Photo Credit: Assemblee Nationale Du Benin / Benoit Koffi

 

La vague de démocratisation qui a touché la plupart des pays africains francophones à partir des années 1990 a fait des partis politiques les piliers de la compétition électorale. Dans de nombreux pays africains, la démocratie a longtemps été perçue comme un simple environnement de compétition électorale, davantage lié à la compétition pour la conquête du pouvoir d’Etat qu’à un paradigme de véritable transformation sociale fondé sur des  idéologies claires. De nombreux pays africains ont adopté le multipartisme, souvent à la faveur de réformes imposées ou encouragées par la communauté internationale sous menace de coupe budgétaire dans l’aide au développement. Le discours de la Baule prononcé par le feu Président français François Mitterand le 20 Juin 1990 a sonné  comme  un rappel aux pays francophones la meilleure thérapie de gouvernance politique en Afrique. Mais ce pluralisme apparent masque parfois une démocratie fragile, marquée par la personnalisation et  la personnification du pouvoir, le clientélisme, et une faible culture de la reddition de comptes, beaucoup de pays de l’Afrique centrale s’insèrent dans ce registre. Dans ce système, les partis politiques fonctionnent davantage comme des machines électorales que comme des vecteurs d’idées ou des instruments de promotion de la justice sociale

Trois décennies plus tard, c’est sans surprise que l’on constante le divorce criard entre la démocratie formelle (les élections) et la justice sociale effective qui se base sur la distribution équitable des richesses et des opportunités. De son côté, le citoyen, souvent réduit au simple rôle d’électeur, ne perçoit pas toujours un lien direct entre le vote et l’amélioration de ses conditions de vie (cela explique également le taux de participations aux élections, qui baisse considérablement dans beaucoup de pays du monde). Ce décalage alimente la défiance vis-à-vis des systèmes politiques et favorise parfois l’abstention ou même la radicalisation. Face à un désenchantement citoyen croissant, le rôle des partis ne peut plus se limiter à la seule conquête du pouvoir. Ils doivent se muer en de véritables catalyseurs d’un nouveau pacte social, réconciliant le processus démocratique avec ses dividendes socio-économiques seul gage de remise en confiance et de pérennisation de la démocratie partisane. Les partis politiques surtout ceux qui se veulent progressistes sont appelés à jouer un rôle nouveau, non seulement en animant la vie démocratique, mais aussi en explorant et en construisant un lien renouvelé entre démocratie et justice sociale. Cet article se propose de rappeler le mode opératoire des partis politiques en Afrique, de faire l’analyse critique du fonctionnement des partis à la lumière des valeurs de la justice sociale et de formuler des recommandations pour une meilleure gouvernance des partis politiques en Afrique. 

 

I - Les Partis Politiques : Des géants au pied d’argile en Afrique ? 

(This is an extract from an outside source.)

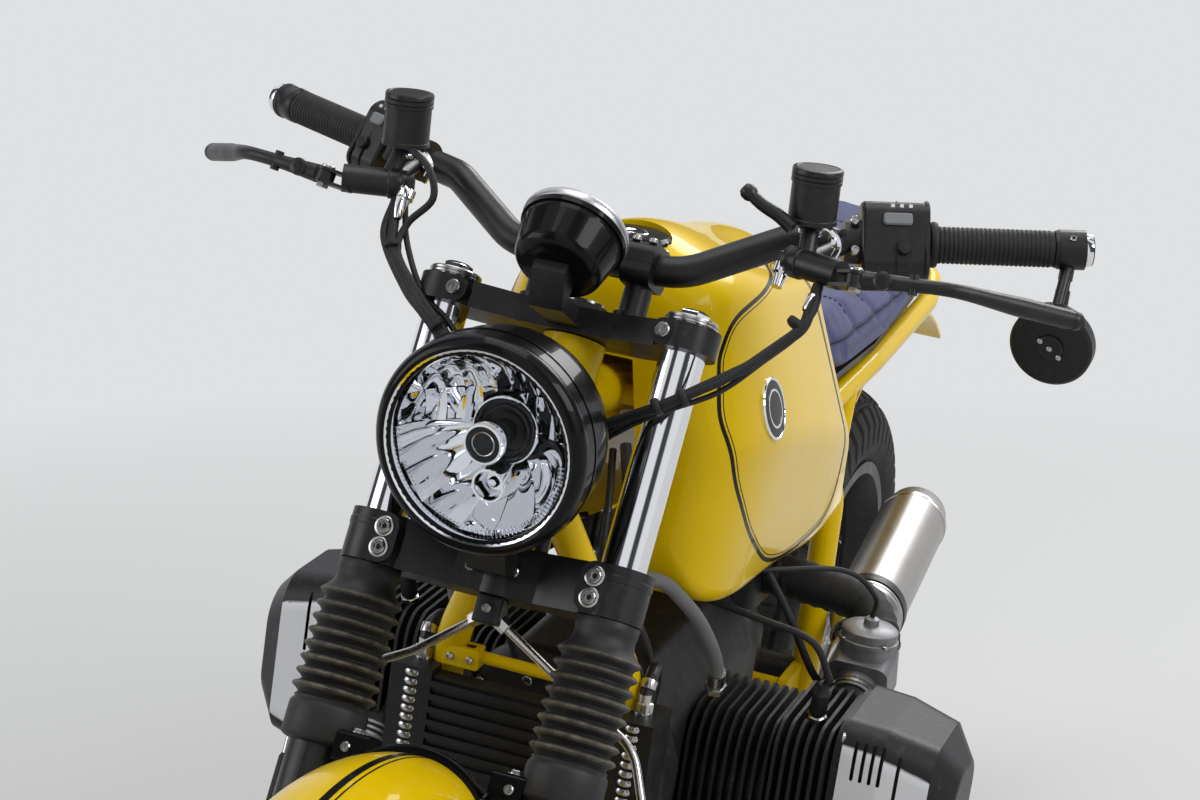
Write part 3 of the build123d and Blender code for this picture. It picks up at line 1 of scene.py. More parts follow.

Le rôle théorique du parti est clair : être l'interface entre l'État et la société, structurer le débat et agréger les intérêts populaires. En Afrique, cette fonction est souvent pervertie, transformant les partis en obstacles à la justice sociale. Cette fragilité se manifeste, entre autre par la primauté du clientélisme sur l'idéologie et le manque d'éducation politique et de contenu social.

  • La Primauté du Clientélisme sur l'Idéologie

Dans de nombreux contextes africains, les partis politiques demeurent des machines électorales personnalisées, centrées autour d'un leader charismatique ou d'une élite, et non des structures idéologiques portant un projet social clair. Le critère de sélection des cadres et des candidats est trop souvent la capacité mobilisatrice ou l'appartenance à un réseau d'intérêts primaires, reléguant la compétence et le contenu  programmatique et la vision stratégie au second plan. C’est à juste titre  que Achille Mbembe dans son ouvrage ‘’ De la postcolonie: Essai sur l'imagination politique dans l'Afrique contemporaine’’[ Edition Khartala, chapitre 1 p21 à  23] a largement mis l’accent sur le fait que  le politique est souvent réduit à une logique de commandement et de prédation questionnant ainsi la pertinence des partis politiques dans l’animation de la vie politique des pays africains. Selon Mbembe, ces partis, loin d'animer une vie démocratique substantielle ou de représenter des visions alternatives, sont souvent intégrés à cette même logique de commandement et de clientélisme, contribuant à la reproduction du système qu'il nomme la « postcolonie ».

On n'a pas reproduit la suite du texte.